↓

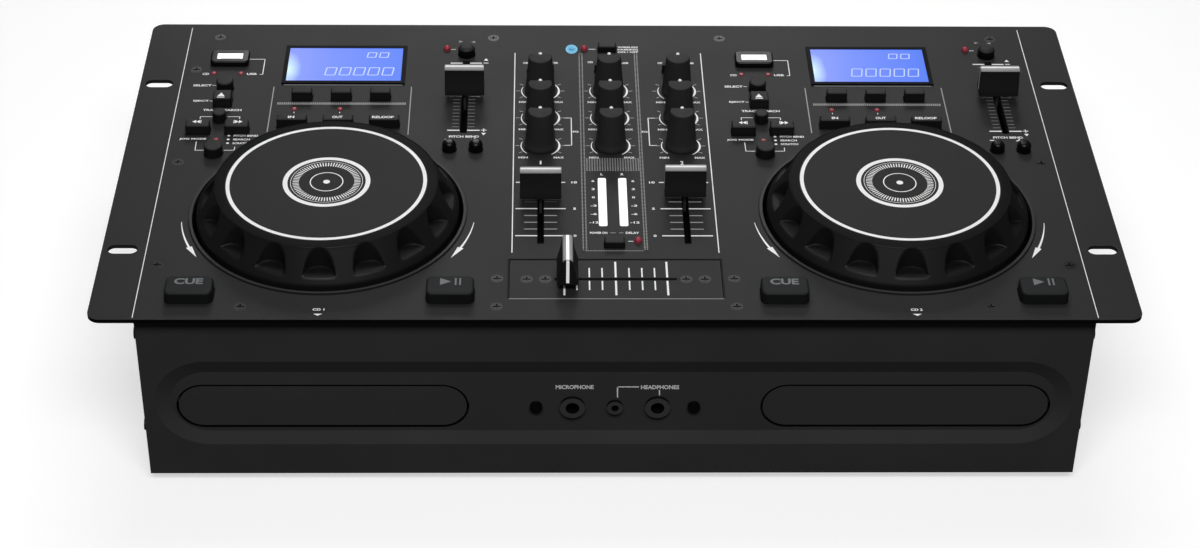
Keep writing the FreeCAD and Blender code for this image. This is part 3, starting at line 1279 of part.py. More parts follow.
switch_frame = framed("switch_frame", s.rocker_x, rear_level, pocket_width + walls, pocket_tall + walls,
                      s.rocker_body, pocket_width, pocket_tall, s.rocker_pocket)
pin_reach = pocket_width / 2 + s.rocker_pin_long
pin_span = (s.rocker_x - pin_reach, s.rocker_x + pin_reach)
rear_pieces.append(cut("switch_frame", switch_frame, [
    rod("pin_hole", s.rocker_pin + s.running_gap, pin_span, rear_face, rear_level, "x")]))
keep("rear_sockets", rear_pieces)
keep("mains_inlet", inlet_pieces)

rocker_body = new_body("rocker")
rocker_sketch = sketch_of(rocker_body, "XY_Plane", rectangle(around(ZERO, s.rocker_width),
                                                             around(ZERO, s.rocker_thick)),
                          s.rocker_tall / -2)
pad(rocker_body, rocker_sketch, s.rocker_tall)
rocker_body.Placement = Placement(Vector(), Rotation(Vector(1, 0, 0), s.rocker_tilt.number))
put(rocker_body, s.rocker_x, rear_face, rear_level)
pin = rod("pin", s.rocker_pin, (pin_span[0] + s.press_gap, pin_span[1] - s.press_gap),
          rear_face, rear_level, "x")
keep("power_switch", [fuse("power_switch", [rocker_body, pin])])


# ---------------------------------------------------------------- casing
def rack_slot(x, y):
    half = s.slot_wide / 2
    reach = s.slot_long / 2 - half
    through = (panel_under, panel_top)
    return [block("rack_slot", (x - reach, x + reach), (y - half, y + half), through),
            rod("rack_slot", half, x - reach, y, through), rod("rack_slot", half, x + reach, y, through)]


panel_body = new_body("panel_sheet")
panel_outline = rectangle(around(ZERO, s.panel_width), around(ZERO, s.panel_depth))
panel_sketch = sketch_of(panel_body, "XY_Plane", panel_outline, panel_under)
panel_pad = pad(panel_body, panel_sketch, s.panel_thickness)
doc.recompute()
corners = ["Edge%d" % number for number, edge in enumerate(panel_pad.Shape.Edges, start=1)
           if upright(edge.BoundBox)]
rounding = panel_body.newObject("PartDesign::Fillet", "panel_corners")
rounding.Base = (panel_pad, corners)
bind(rounding, "Radius", s.panel_corner)
lips = [rod("lip", s.jog_hole + s.jog_lip, x, s.jog_y, (panel_top, panel_top + s.jog_lip_rise))
        for x in decks.values()]
for way_x in (-1, 1):
    for way_y in (-1, 1):
        slot_y = s.slot_shift_y + s.slot_spacing_y / 2 * way_y
        panel_cuts.extend(rack_slot(s.slot_spacing_x / 2 * way_x, slot_y))
keep("top_panel", [cut("top_panel", fuse("panel_blank", [panel_body] + lips + panel_studs), panel_cuts)])

case_body = new_body("case_sheet")
case_x = around(ZERO, s.case_width)
case_sketch = sketch_of(case_body, "XY_Plane", rectangle(case_x, (front_back, rear_face)), s.foot_height)
pad(case_body, case_sketch, s.case_height - s.panel_thickness)
inside_x = around(ZERO, s.case_width - s.case_sheet * 2)
inside = rectangle(inside_x, (front_back - s.case_sheet, wall_inner))
inside_sketch = sketch_of(case_body, "XY_Plane", inside, floor_top)
pocket_up(case_body, inside_sketch, s.case_height)
flange_z = (panel_under - s.case_sheet, panel_under)
flanges = [block("rear_flange", inside_x, (wall_inner - s.rear_flange, wall_inner), flange_z)]
for way in (-1, 1):
    for y in (s.tab_rear_y, s.tab_middle_y, s.tab_front_y):
        wall = inside_x[1] if way > 0 else inside_x[0]
        tab_x = (wall - s.tab_width, wall) if way > 0 else (wall, wall + s.tab_width)
        flanges.append(block("tab", tab_x, around(y, s.tab_length), flange_z))
feet = []
for way in (-1, 1):
    for y in (front_back + s.foot_inset_y, rear_face - s.foot_inset_y):
        stem_top = floor_top + s.foot_stem_rise
        foot = turned("foot", [
            (ZERO, ZERO), (s.foot_radius, ZERO), (s.foot_top_radius, s.foot_height),
            (s.foot_stem, s.foot_height), (s.foot_stem, stem_top), (ZERO, stem_top)])
        feet.append(put(foot, (side_face - s.foot_inset_x) * way, y, ZERO))
        floor_cuts.append(rod("stem_hole", s.foot_stem + s.foot_stem_gap, (side_face - s.foot_inset_x) * way, y,
                              (s.foot_height, floor_top)))
keep("case_tray", [cut("case_tray", fuse("case_blank", [case_body] + flanges + floor_studs),
                       case_flange_cuts + rear_cuts + floor_cuts)])
keep("rubber_feet", feet)


def stadium_wire(width, tall, y, z):
    """Closed outline with round ends, standing in the plane at depth y."""
    half = tall / 2
    reach = width / 2 - half
    low_left, low_right = Vector(-reach, y, z - half), Vector(reach, y, z - half)
    high_left, high_right = Vector(-reach, y, z + half), Vector(reach, y, z + half)
    return Part.Wire([
        Part.makeLine(low_left, low_right),
        Part.Arc(low_right, Vector(reach + half, y, z), high_right).toShape(),
        Part.makeLine(high_right, high_left),
        Part.Arc(high_left, Vector(-reach - half, y, z), low_left).toShape()])


def recess_form(grow, front, back):
    """Solid between the recess's rim and its floor, both grown outward."""
    rim_z = number_of(s.foot_height + s.recess_centre)
    floor_z = rim_z - s.recess_drop.number
    width, tall = s.recess_width.number + 2 * grow, s.recess_tall.number + 2 * grow
    slope = 2 * s.recess_slope.number
    return Part.makeLoft([stadium_wire(width, tall, front, rim_z),
                          stadium_wire(width - slope, tall - slope, back, floor_z)], True, True)


half_sheet = s.front_sheet.number / 2
plate_shape = Part.makeBox(s.case_width.number, s.front_sheet.number, number_of(panel_under - s.foot_height),
                           Vector(-side_face.number, front_face.number, s.foot_height.number))
backing = recess_form(half_sheet, front_face.number + half_sheet, recess_back.number)
hollow = recess_form(0, front_face.number, recess_face.number)
front_sheet = doc.addObject("Part::Feature", "front_sheet")
front_sheet.Shape = plate_shape.fuse(backing).cut(hollow).removeSplitter()
front_flanges = []
for way in (-1, 1):
    wall = inside_x[1] - s.sheet_gap if way > 0 else inside_x[0] + s.sheet_gap
    fold_x = (wall - s.front_sheet, wall) if way > 0 else (wall, wall + s.front_sheet)
    front_flanges.append(block("side_fold", fold_x, (front_back, front_back + s.flange_depth),
                               (floor_top + s.sheet_gap, panel_under)))
    for x in (s.front_screw_x, s.bridge_screw):
        tab_y = (front_back, front_back + s.tab_width)
        front_flanges.append(block("front_tab", around(x * way, s.tab_length), tab_y,
                                   (panel_under - s.front_sheet, panel_under)))
keep("front_panel", [cut("front_panel", fuse("front_blank", [front_sheet] + front_flanges),
                         front_cuts + front_flange_cuts)])
keep("screws", screws)

# ---------------------------------------------------------------- checks and files
doc.recompute()
for thing in doc.Objects:
    assert not {"Invalid", "Error"} & set(thing.State), thing.Label + ": " + str(thing.State)
os.makedirs("parts", exist_ok=True)
for name, node in sub_parts.items():
    shape = node.Shape
    assert not shape.isNull() and shape.isValid() and shape.Solids, name + ": not a valid solid"
    shape.exportStep("parts/%s.step" % name)
print(len(sub_parts), "sub-parts,", sum(len(node.Shape.Solids) for node in sub_parts.values()), "solids")
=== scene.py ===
import bmesh
import bpy
import json
from functools import cache
from math import copysign, cos, hypot, pi, radians, sin, sqrt, tau
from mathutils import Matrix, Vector

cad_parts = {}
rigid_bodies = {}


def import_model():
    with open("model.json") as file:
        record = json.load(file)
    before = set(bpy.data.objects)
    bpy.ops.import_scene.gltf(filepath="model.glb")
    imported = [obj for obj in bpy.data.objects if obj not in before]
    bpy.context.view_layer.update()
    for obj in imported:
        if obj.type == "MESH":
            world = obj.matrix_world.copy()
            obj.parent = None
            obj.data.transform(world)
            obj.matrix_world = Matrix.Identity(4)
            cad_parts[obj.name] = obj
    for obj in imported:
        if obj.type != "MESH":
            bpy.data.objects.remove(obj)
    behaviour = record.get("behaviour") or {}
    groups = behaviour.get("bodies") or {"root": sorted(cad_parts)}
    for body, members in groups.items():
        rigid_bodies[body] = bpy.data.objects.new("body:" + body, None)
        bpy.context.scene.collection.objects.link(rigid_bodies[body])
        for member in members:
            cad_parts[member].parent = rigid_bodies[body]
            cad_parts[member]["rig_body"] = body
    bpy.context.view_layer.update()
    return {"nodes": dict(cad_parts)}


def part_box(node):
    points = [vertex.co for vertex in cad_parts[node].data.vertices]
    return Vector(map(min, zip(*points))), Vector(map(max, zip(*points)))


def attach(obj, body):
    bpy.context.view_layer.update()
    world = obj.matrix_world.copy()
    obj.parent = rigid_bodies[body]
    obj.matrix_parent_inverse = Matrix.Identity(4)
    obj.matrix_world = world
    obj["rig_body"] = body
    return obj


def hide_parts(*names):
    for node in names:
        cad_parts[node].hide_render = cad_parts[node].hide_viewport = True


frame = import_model()
cadNodes = frame["nodes"]
print("frame loaded:", len(cadNodes), "nodes")

# lengths below are in millimetres, except the floor's, the camera's and the lamps', which are in metres
mm = 0.001
heights = {"panel": 100.4, "plate": 100.1, "glass": 101.0, "recess": -123.1, "ink": 0.03}
decks = {"left": 0.0, "right": 274.0}
deckPlan = {"middle": -137.0, "wheelY": -44.65}


def newObject(name, data):
    holder = bpy.data.objects.new(name, data)
    bpy.context.scene.collection.objects.link(holder)
    return holder


# shader helpers
def newNode(tree, kind, values=None, operation=None):
    # a shader node with some of its inputs set
    node = tree.nodes.new("ShaderNode" + kind)
    if operation:
        node.operation = operation
    for socket, value in (values or {}).items():
        node.inputs[socket].default_value = value
    return node


def join(source, output, target, socket):
    source.id_data.links.new(source.outputs[output], target.inputs[socket])


def newRamp(tree, stops):
    # a colour ramp through (place, colour) stops
    ramp = newNode(tree, "ValToRGB")
    elements = ramp.color_ramp.elements
    for element, (place, colour) in zip(elements, (stops[0], stops[-1])):
        element.position = place
        element.color = (*colour, 1)
    for place, colour in stops[1:-1]:
        elements.new(place).color = (*colour, 1)
    return ramp


def newMaterial(name, sockets):
    material = bpy.data.materials.new(name)
    material.use_nodes = True
    shader = material.node_tree.nodes["Principled BSDF"]
    for socket, value in sockets.items():
        shader.inputs[socket].default_value = value
    return material, material.node_tree, shader


# materials: each one has its own grain, mottling and gloss variation
plainLook = {"spread": 0.12, "grain": 2600, "mottle": 25, "roughSpread": 0.06, "bump": 0.08, "depth": 0.0002}


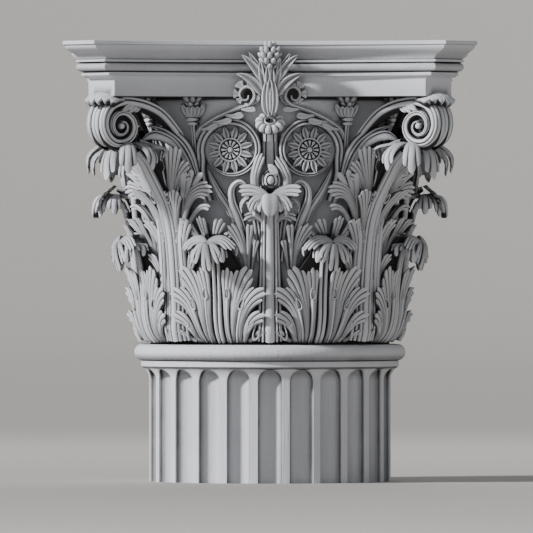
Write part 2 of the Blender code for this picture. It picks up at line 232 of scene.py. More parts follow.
class Bed:
    """Where a leaf lies. Its midrib is a path of (distance from the axis, height) at an azimuth;
    across it the leaf hugs the bell, and past free_from it bends to a radius of its own."""

    def __init__(self, path, azimuth, free_from, free_radius, blend=0.03, centre=(0.0, 0.0)):
        curve, self.run = smooth_path(np.array(path) * MM, 300)
        self.out, self.up = curve[:, 0], curve[:, 1]
        self.length = self.run[-1]
        tangent = np.gradient(curve, self.run, axis=0)
        tangent /= np.linalg.norm(tangent, axis=1)[:, None]
        self.tangent = tangent
        share = ease((self.run - free_from * MM) / blend)
        self.bend = (1 - share) / self.out - share / (free_radius * MM)
        angle = math.radians(azimuth)
        self.centre = np.array([centre[0] * MM, centre[1] * MM, 0.0])
        self.outward = np.array([math.sin(angle), -math.cos(angle), 0.0])
        self.sideways = np.array([math.cos(angle), math.sin(angle), 0.0])

    def __call__(self, across, along, off):
        """Points from millimetres across the leaf, along its midrib, and off its face."""
        x, y, z = np.broadcast_arrays(np.asarray(across, float) * MM, np.asarray(along, float) * MM,
                                      np.asarray(off, float) * MM)
        inside = np.clip(y, 0, self.length)
        beyond = y - inside
        out, up, bend = (np.interp(inside, self.run, v) for v in (self.out, self.up, self.bend))
        t_out, t_up = (np.interp(inside, self.run, self.tangent[:, k]) for k in (0, 1))
        length = np.hypot(t_out, t_up)
        t_out, t_up = t_out / length, t_up / length
        out, up = out + beyond * t_out, up + beyond * t_up
        bend = np.where(np.abs(bend) < 1e-4, 1e-4, bend)
        turn = bend * x
        lift = z * np.cos(turn) - (1 - np.cos(turn)) / bend
        side = np.sin(turn) / bend + z * np.sin(turn)
        n_out, n_up = t_up, -t_out
        radial = out + n_out * lift
        return (self.centre + radial[..., None] * self.outward + side[..., None] * self.sideways
                + (up + n_up * lift)[..., None] * np.array([0, 0, 1.0]))


def bezier(controls, s):
    """A curve of any order through the first and last control and towards the others, and its slope."""
    points = [np.broadcast_to(np.array(c, float), s.shape + (2,)) for c in controls]
    while len(points) > 2:
        points = [a + (b - a) * s[..., None] for a, b in zip(points, points[1:])]
    slope = points[1] - points[0]
    return points[0] + slope * s[..., None], slope


# The edge of a lobe is rounded over by two more rings of points. For the sheet and for each ring:
# its share of the length and of the width, its drop as a share of the thickness, and its cut.
EDGE_ALONG = (1, 0.985, 0.93)
EDGE_ACROSS = (1, 0.99, 0.86)
EDGE_DROP = (0, 0.35, 1)
EDGE_CUT = (0, 0.55, 1)


def lobe(carving, bed, curve, root, width, fingers=3, level=(0, 6), ridge=3.0, crown=2.0, lift=4.0,
         notch=13.0, fall=26.0, swell=1.9, thick=7.0, face=1, hand=1, rows=22, per=7, closed=False, stem=6.0,
         vein=0.12, start=0.3):
    """One lobe of a leaf: a stem that widens along its curve into pointed fingers with V grooves
    between them. Sizes are in millimetres on the bed. notch and fall are how far the gaps between
    the fingers and the outer fingers stay short. face -1 carves it on the back of the leaf."""
    columns = fingers * per + 1
    edge = np.array([2, 1] + [0] * columns + [1, 2])[None, :]
    end = np.array([2, 1] + [0] * rows + [1, 2])[:, None]
    ring = np.maximum(edge, end)
    t = np.pad(np.linspace(-1, 1, columns), 2, mode="edge")[None, :]
    s = np.pad(np.linspace(0, 1, rows) ** 0.85, 2, mode="edge")[:, None]
    place = (t + 1) / 2 * fingers
    within = place - np.floor(np.minimum(place, fingers - 1e-9))
    apart = np.abs(2 * within - 1)
    run = np.linalg.norm(np.diff(bezier(curve, np.linspace(0, 1, 20))[0], axis=0), axis=1).sum()
    reach = 1 - (1.25 * fall * np.abs(t) ** 1.7 + 0.82 * notch * apart**1.3) / run

    def at(ring):
        along = np.minimum(s, np.choose(ring, EDGE_ALONG)) * reach
        centre, slope = bezier(curve, along)
        slope = slope / np.linalg.norm(slope, axis=-1)[..., None]
        across = t * np.choose(ring, EDGE_ACROSS) * (root + (width - root) * along**swell)
        grown = ease((along - start) / 0.45)
        fold = ridge * (0.45 * grown + 0.55 * ease((along - 0.5) / 0.4))
        z = (level[0] + (level[1] - level[0]) * along + lift * along**3
             + (1.5 * crown * grown + stem * (1 - grown)) * (1 - t**2)
             + fold * (1 - apart**2.0 - vein * np.exp(-(((2 * within - 1) / 0.22) ** 2)) * (1 - along**6))
             - thick * np.choose(ring, EDGE_DROP))
        x = centre[..., 0] + slope[..., 1] * across
        y = centre[..., 1] - slope[..., 0] * across
        return bed(hand * x, y, face * z), along

    points, along = at(ring)
    # Painted shade through the cut: deepest in the V grooves and at the outer edges, and fading towards the
    # tips, so a lobe is darker near its stem.
    groove = (0.88 * apart**7 * ease((along - 0.25) / 0.5) + t**6 * (1 - along) * 0.7
              + 0.42 * (1 - along) ** 1.3)
    cuts = np.where(ring == 0, groove, np.choose(ring, EDGE_CUT))
    flip = face * hand < 0
    carving.grid(points, cuts, flip=flip)
    # The closed back gets a cut of 0.35, a painted shade.
    if closed:
        back = at(np.full_like(ring, 2))[0]
        carving.grid(back[2:-2, 2:-2], 0.35, flip=not flip)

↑

→ **WRITTEN PROBLEM**: Repeat the span of lines that opens with the line holding "checks and files" and closes with the line holding "obj.parent = rigid_bodies[body]", exactly as it stands.

→ **RESULT FOR THIS TASK**:
# ---------------------------------------------------------------- checks and files
doc.recompute()
for thing in doc.Objects:
    assert not {"Invalid", "Error"} & set(thing.State), thing.Label + ": " + str(thing.State)
os.makedirs("parts", exist_ok=True)
for name, node in sub_parts.items():
    shape = node.Shape
    assert not shape.isNull() and shape.isValid() and shape.Solids, name + ": not a valid solid"
    shape.exportStep("parts/%s.step" % name)
print(len(sub_parts), "sub-parts,", sum(len(node.Shape.Solids) for node in sub_parts.values()), "solids")
=== scene.py ===
import bmesh
import bpy
import json
from functools import cache
from math import copysign, cos, hypot, pi, radians, sin, sqrt, tau
from mathutils import Matrix, Vector

cad_parts = {}
rigid_bodies = {}


def import_model():
    with open("model.json") as file:
        record = json.load(file)
    before = set(bpy.data.objects)
    bpy.ops.import_scene.gltf(filepath="model.glb")
    imported = [obj for obj in bpy.data.objects if obj not in before]
    bpy.context.view_layer.update()
    for obj in imported:
        if obj.type == "MESH":
            world = obj.matrix_world.copy()
            obj.parent = None
            obj.data.transform(world)
            obj.matrix_world = Matrix.Identity(4)
            cad_parts[obj.name] = obj
    for obj in imported:
        if obj.type != "MESH":
            bpy.data.objects.remove(obj)
    behaviour = record.get("behaviour") or {}
    groups = behaviour.get("bodies") or {"root": sorted(cad_parts)}
    for body, members in groups.items():
        rigid_bodies[body] = bpy.data.objects.new("body:" + body, None)
        bpy.context.scene.collection.objects.link(rigid_bodies[body])
        for member in members:
            cad_parts[member].parent = rigid_bodies[body]
            cad_parts[member]["rig_body"] = body
    bpy.context.view_layer.update()
    return {"nodes": dict(cad_parts)}


def part_box(node):
    points = [vertex.co for vertex in cad_parts[node].data.vertices]
    return Vector(map(min, zip(*points))), Vector(map(max, zip(*points)))


def attach(obj, body):
    bpy.context.view_layer.update()
    world = obj.matrix_world.copy()
    obj.parent = rigid_bodies[body]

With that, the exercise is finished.